- The Washington Times - Monday, February 7, 2022

Whether to get vaccinated against COVID-19 is a question the majority of Americans have already answered in the affirmative. Efforts to force the shot on the resistant 20% is building an anti-vaccine mandate movement that even many of the vaccinated back. The choices of one individual can often bewilder another, but there are comprehensible reasons underlying clashing views on vaccines. Americans owe one another a good-faith effort to understand the thinking behind both vaccine hesitancy and vaccine militancy. Then they should put the dispute behind them.

Vaccine hesitancy is not, as President Biden alludes, an affliction of dimwits who couldn’t give a fig for fellow citizens they might infect. A 2021 survey by Carnegie Mellon University and the University of Pittsburgh found the group most resistant to the coronavirus vaccines were those with doctorate degrees. Why? Most likely, the well-educated are well-acquainted with past incidents of horrific medical mistakes, such as the devastating birth defects attributed to the sedative Thalidomide, as well as the more recent suspicions linking the DPT vaccine to autism.

It doesn’t take a Ph.D. to realize that the tens of thousands of deaths and hundreds of thousands of adverse reactions worldwide associated with the vaccines are ample cause for caution.
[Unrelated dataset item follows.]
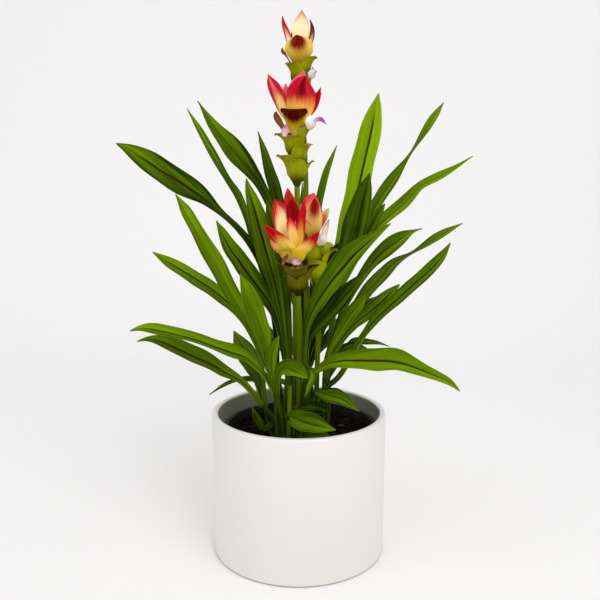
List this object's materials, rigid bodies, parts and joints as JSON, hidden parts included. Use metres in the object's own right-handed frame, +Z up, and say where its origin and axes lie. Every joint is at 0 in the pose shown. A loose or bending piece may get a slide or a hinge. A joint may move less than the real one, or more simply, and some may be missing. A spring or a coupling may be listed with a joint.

Some individuals with intimate knowledge of their own health vulnerabilities have unassailable reasons for opting out of the jabs. 

Yet, the president continues to plug his vaccine mandates, and businesses continue to salute obediently. Citigroup, American Airlines and Carhartt are among large employers that have axed the unvaccinated. Most maddening are actions that target the virus but strike the healers instead, like the Mayo Clinic’s ousting of 700 frontline medical professionals.

Still, it is only fair to recognize forces deeper than politics drive the vaccine crusaders to push the mandates good and hard. One is a psychological mechanism called the “behavioral immune system,” described by Toronto psychiatrist and psychoanalyst Dr. Norman Doidge in a lengthy Tablet article titled “Needle Points”: “It’s a circuit that is triggered when we sense we may be near a potential carrier of disease, causing disgust, fear, and avoidance. It is involuntary, and not easy to shut off once it’s been turned on.”

Just as the biological immune system is designed to kill microbes that invade the human body, asserts Dr. Doidge, the behavioral immune system functions to ward off contact with individuals who could harbor infectious diseases. An angry outburst from a mask-wearer toward an unmasked individual, then, may constitute an innate behavioral reaction — or overreaction — to a perceived threat.

There is recognizable rationality in both vaccine hesitancy and vaccine militancy. Nevertheless, a new Monmouth University survey finds 70% of respondents agree that “it’s time we accept that COVID-19 is here to stay and we just need to get on with our lives.”

After two years of pandemic turmoil, Americans are ready to move on. Someone should inform Mr. Biden.